Today may be the last day that the three documents could be filed to give Judge Louis H. Kornreich adequate time to read them before Tuesday morning’s hearing. He already has at least 10 other motions – from contract disputes to payment requests – to consider Tuesday besides the three documents that still aren’t on his desk.
If those three documents make it to Kornreich in time, the creditor’s request to receive the two mills as collateral would become moot, according to an attorney representing the creditor.
The three documents are plans to:
. Change management at the paper company.
. Finance a “bare necessities” budget that would keep Great Northern’s two mills heated while a buyer is pursued.
. Limit administrative costs while the paper company is in bankruptcy protection.

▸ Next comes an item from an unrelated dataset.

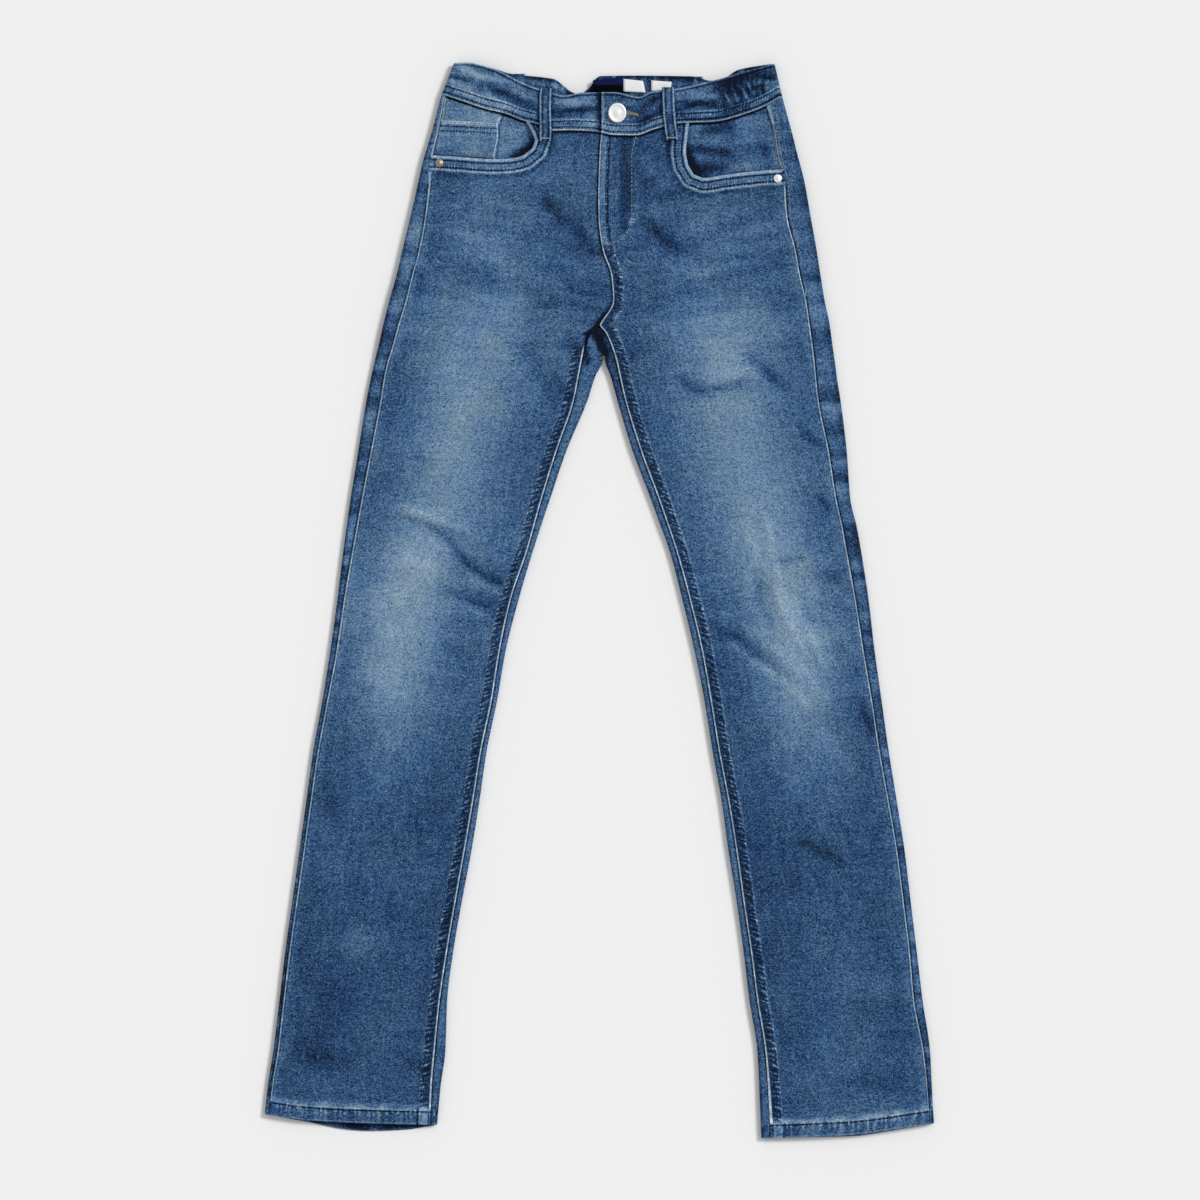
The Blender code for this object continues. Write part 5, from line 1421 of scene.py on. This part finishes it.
def spin(name, profile, segments, centre, paint, squash=1.0):
    """A turned piece from radius, height rows that start and end on the axis."""
    points, faces, rings = [], [], []
    for radius, height in profile:
        rings.append(len(points))
        for i in range(segments):
            angle = 2 * math.pi * i / segments
            points.append((centre[0] + radius * math.cos(angle) * squash,
                           centre[1] + radius * math.sin(angle), centre[2] + height))
    for low, high in zip(rings, rings[1:]):
        for i in range(segments):
            j = (i + 1) % segments
            faces.append((low + i, low + j, high + j, high + i))
    faces.append(tuple(rings[0] + i for i in reversed(range(segments))))
    faces.append(tuple(rings[-1] + i for i in range(segments)))
    return add_mesh(name, points, faces, paint)


def stitch_rows(name, rows, height, paint, long=2.7, gap=0.8, radius=0.26):
    """Thread: a short rounded stitch every few millimetres along each row."""
    points, faces = [], []
    ring = [(math.cos(a), math.sin(a)) for a in np.linspace(0, 2 * math.pi, 7)[:-1]]
    for row in rows:
        line = np.array(row)
        run = np.concatenate([[0], np.cumsum(np.hypot(*np.diff(line, axis=0).T))])
        at = 0.3
        while at + long < run[-1]:
            ends = [np.array([np.interp(s, run, line[:, 0]), np.interp(s, run, line[:, 1])])
                    for s in (at, at + long)]
            at += long + gap
            way = ends[1] - ends[0]
            way = way / max(1e-6, float(np.hypot(*way)))
            side = np.array([-way[1], way[0]])
            tops = [height(*end) for end in ends]
            if min(tops) <= 0 or abs(tops[0] - tops[1]) > 1.6:
                continue
            start = len(points)
            for t, thick, sink in ((0, 0.35, -0.12), (0.18, 0.9, 0.08), (0.82, 0.9, 0.08),
                                   (1, 0.35, -0.12)):
                place = ends[0] + (ends[1] - ends[0]) * t
                z = tops[0] + (tops[1] - tops[0]) * t + sink
                for c, s in ring:
                    points.append((place[0] + side[0] * c * radius * thick,
                                   place[1] + side[1] * c * radius * thick,
                                   z + s * radius * thick))
            for k in range(3):
                for i in range(6):
                    j = (i + 1) % 6
                    a = start + k * 6
                    faces.append((a + i, a + j, a + 6 + j, a + 6 + i))
            faces.append(tuple(start + i for i in reversed(range(6))))
            faces.append(tuple(start + 18 + i for i in range(6)))
    if points:
        add_mesh(name, points, faces, paint)


def inset(points, away):
    """A line moved sideways; positive goes to the right of its direction."""
    out = []
    for i, p in enumerate(points):
        a, b = points[max(0, i - 1)], points[min(len(points) - 1, i + 1)]
        length = math.hypot(b[0] - a[0], b[1] - a[1])
        out.append((p[0] + (b[1] - a[1]) / length * away, p[1] - (b[0] - a[0]) / length * away))
    return out


def lift(side, x, y):
    """The pocket mouth standing a little off its facing."""
    cx, cy, wide, high = LIFTS[side]
    return high * bell(np.hypot(x - cx, y - cy), wide)


def label_shell(node, outline, paint):
    """A bare woven label."""
    points, faces = [], []
    base = SEAT_LIFT + BAND_WALL + GATHER + SEAM_GAP
    count = 8
    for i in range(count + 1):
        for k in range(count + 1):
            s, t = i / count, k / count
            low = [outline[0][c] + (outline[1][c] - outline[0][c]) * s for c in (0, 1)]
            high = [outline[3][c] + (outline[2][c] - outline[3][c]) * s for c in (0, 1)]
            points.append((low[0] + (high[0] - low[0]) * t, low[1] + (high[1] - low[1]) * t,
                           base + LABEL_WALL))
    for i in range(count):
        for k in range(count):
            a = i * (count + 1) + k
            faces.append((a, a + count + 1, a + count + 2, a + 1))
    obj = add_mesh("shell_" + node, points, faces, paint)
    thicken(obj, 0.5)
    return stand_for(obj, node)


fronts = {side: front_shell(side) for side in SIDES}
backs = {side: back_shell(side) for side in SIDES}
for side in SIDES:
    yoke_shell(side)
facings = {side: facing_shell(side) for side in SIDES}
band = waistband_shell()
coin = coin_shell()
for side in SIDES:
    back_pocket_shell(side)
over_band = surface([fronts["left"], fronts["right"], band])
loops = [loop_shell("loop_front_" + side, upper_end, lower_end, width, over_band)
         for side, (upper_end, lower_end, width) in FRONT_LOOPS.items()]
for name, x in BACK_LOOPS.items():
    y = float(back_waist(x))
    loops.append(loop_shell("loop_back_" + name, (x, y + 36), (x, y - 10), 10.4, None, 0))

# Metal
button_z = over_band(*BUTTON, 6) + SEAM_GAP
button = spin("metal_button", BUTTON_PROFILE, 72, (*BUTTON, button_z), "button", 0.92)
stand_for(button, "button")
for side, (x, y) in RIVETS.items():
    paint = "rivet" if side == "left" else "button"
    z = over_band(x, y, 2) + SEAM_GAP
    rivet = spin("metal_rivet_" + side, RIVET_PROFILE, 40, (x, y, z), paint)
    stand_for(rivet, "rivet_" + side)

# Labels
for node, (colour, corners) in LABELS.items():
    label_shell(node, corners, colour)
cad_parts["fly_facing"].data.materials.clear()
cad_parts["fly_facing"].data.materials.append(PAINT["denim"])

# Thread
cloth_top = surface([fronts["left"], fronts["right"], backs["left"], backs["right"], band, coin,
                     facings["left"], facings["right"], loops[0], loops[1]])
blue, pale, tan = [], [], []
for side, (_, sign) in SIDES.items():
    ys = np.arange(-430.0, 232.0, 3.0)
    for away in (2, 8.2):
        blue.append([(float(inner_edge(side, y)) + sign * away, y) for y in ys])
    blue += [inset(SCOOP_LINE[side], sign * 3.4), inset(SCOOP_LINE[side], sign * 10.6)]
    xs = np.linspace(side_seam[side](-430.0), inner_edge(side, -430.0), 40)
    blue.append([(x, float(hem_front[side](x)) + 11.6) for x in xs])
    start = 0 if side == "left" else 2.6
    xs = np.linspace(start, -133.0 if side == "left" else 154.0, 60)
    for rise in (1.6, 8.4):
        blue.append([(x, float(waist_seam(x)) + rise) for x in xs])
    blue.append([(x, float(band_top_front(x)) - 1.8) for x in xs if abs(x) < 122.0])
ys = np.arange(246.0, 404.0, 3.0)
for away in (1.6, 6.6):
    blue.append([(float(centre_front(y)) + away, y) for y in ys])
blue.append([(x, y - 1.4) for x, y in spline(COIN_EDGE[:3], 6)])
pale.append([(x - 0.4, y) for x, y in spline(FLY_CURVE, 5)])
pale.append([(float(side_seam["right"](y)) + 3.0, y) for y in np.arange(292.0, 402.0, 3.0)])
stitch_rows("thread_seams", blue, cloth_top, "thread")
stitch_rows("thread_fly", pale, cloth_top, "thread_pale", radius=0.2)
for s in (-1, 1):
    for i in range(14):
        t = i / 13
        a = np.array((22.5, 423.4 + s * 0.9)) * (1 - t) + np.array((33.0, 421.4 + s * 0.5)) * t
        tan.append([(a[0], a[1] - 0.9), (a[0] + 0.25, a[1] + 0.9)])
stitch_rows("thread_buttonhole", tan, cloth_top, "thread_tan", long=1.3, radius=0.24)
bars = []
for x, y, turn, wide in ((28.6, 330.5, 0, 5), (62.2, 401.6, 0, 8), (-47.8, 401, 0, 8),
                         (179, 267.8, 1.4, 6), (3.6, 315, 0, 4)):
    for i in range(int(wide / 0.5)):
        s = i * 0.5 - wide / 2
        cx, cy = x + s * math.cos(turn), y + s * math.sin(turn)
        bars.append([(cx + math.sin(turn) * 0.8, cy - math.cos(turn) * 0.8),
                     (cx - math.sin(turn) * 0.8, cy + math.cos(turn) * 0.8)])
stitch_rows("thread_bars", bars, cloth_top, "thread_pale", long=1.1, radius=0.22)

# Floor
FLOOR_REACH_M, FLOOR_DROP_M = 6, 0.0004
floor_mesh = bpy.data.meshes.new("floor")
floor_corners = [(x * FLOOR_REACH_M, y * FLOOR_REACH_M, -FLOOR_DROP_M)
                 for x, y in ((-1, -1), (1, -1), (1, 1), (-1, 1))]
floor_mesh.from_pydata(floor_corners, [], [(0, 1, 2, 3)])
floor_paint = plain_material("floor_pale", (0.866, 0.864, 0.865), 1, 0, 0)
floor_paint.node_tree.nodes["Principled BSDF"].inputs["Specular IOR Level"].default_value = 0
floor_mesh.materials.append(floor_paint)
add_object("floor", floor_mesh)


def lay(name):
    """Read a piece's width, length and area laid out flat; they are not used."""
    width, length, area = cuts[name]
    area = min(area, width * length)


for side in SIDES:
    lay("shell_pocket_back_" + side)
    lay("shell_back_" + side)
    lay("shell_yoke_" + side)
    lay("shell_facing_" + side)
    lay("shell_front_" + side)
lay("shell_coin_pocket")
lay("shell_waistband")

# Light and camera
world = bpy.data.worlds.new("studio")
world.use_nodes = True
background = world.node_tree.nodes["Background"]
background.inputs["Color"].default_value = (1, 1, 1, 1)
background.inputs["Strength"].default_value = WORLD_STRENGTH
scene.world = world
sun_data = bpy.data.lights.new("key", "SUN")
sun_data.energy = SUN_STRENGTH
sun_data.angle = math.radians(SUN_WIDTH_DEGREES)
sun = add_object("key", sun_data)
sun.rotation_mode = "QUATERNION"
sun.rotation_quaternion = Vector(SUN_FROM).to_track_quat("Z", "Y")

camera_data = bpy.data.cameras.new("camera")
camera_data.lens = LENS_MM
camera_data.sensor_width = SENSOR_MM
camera = add_object("camera", camera_data)
camera.location = (0, 0, FRAME_WIDTH * MM * LENS_MM / SENSOR_MM)
scene.camera = camera
view = scene.view_settings
view.view_transform, view.look, view.exposure, view.gamma = "Standard", "None", 0, 1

Part of the “bare necessities” budget would be some sort of health care benefits package for Great Northern’s 1,130 workers and 677 retirees.
But as of Sunday afternoon, none of the agreements had been electronically filed into the bankruptcy court’s computer system. And none was physically delivered to the courthouse on Friday after a 3 p.m. conference the governor had with the negotiators to find out if they would be filed.
According to Baldacci’s office, the documents should be in Kornreich’s hands today.
Spokesman Lee Umphrey said the governor will be talking with the negotiators this morning “to agree on what’s been agreed upon.” Then most of the paperwork, excluding the health care benefits package, should be filed in court, he said. The health care package should be filed later today.
Umphrey said Sunday that he could not disclose the details on the health care benefits package. He said that in general terms the package would be funded by a possible combination of state and federal money, loans and private contributions. Trish Riley, chairwoman of the newly created Governor’s Office of Health Care Policy and Finance, is overseeing discussions on health benefits, he said.
Members of all of Great Northern’s 14 unions and its retirees will discuss health care benefits and other bankruptcy-related issues at a 3 p.m. meeting today at Schenck High School gym in East Millinocket, said Gerald Morrison, spokesman for the Katahdin Retirees Association.
“There will be so many people there I don’t think they will all fit into the gym,” he said.
Great Northern filed for Chapter 11 bankruptcy protection on Jan. 9, and subsequently announced that the two mills already shut down for more than a month will not be restarted under current ownership.
The paper company received emergency loans of up to $5 million to keep the mills heated through Tuesday. The money was to be spent on wages for a skeleton crew of 80 people, heating oil, electricity and other miscellaneous expenses.
On Jan. 24, Baldacci outlined a management change at Great Northern and said that an agreement on the leadership switch would be filed in court on Jan. 27. It hasn’t been presented to court yet.
Great Northern owner Lambert Bedard, in principle but not in writing, agreed to step aside as president of the two mills. In his place, Jim Giffune, former vice president of operations at Great Northern, will become chief restructuring officer and will market the mills for sale.
According to Kurt Adams, an attorney for the Governor’s Office, the management-change agreement hadn’t been filed with the court last week because lawyers with bankruptcy expertise had to be selected to assist Giffune, and discussions on who would pay the lawyers had to take place.
On Friday, Adams said Baldacci “was forceful” in his Friday afternoon conference with negotiators that the agreements had to be completed by today.
“There is nothing that I can see on the horizon that suggests a problem with the deals,” Adams said. “The governor understands the level of anxiety that exists in those communities. Nobody in this complex case has thought that this deal in not going to be in place.”
According to Maine Department of Labor estimates, a prolonged shutdown of the mills would claim 5,000 jobs and eliminate $115 million in annual wages from the state and national economies.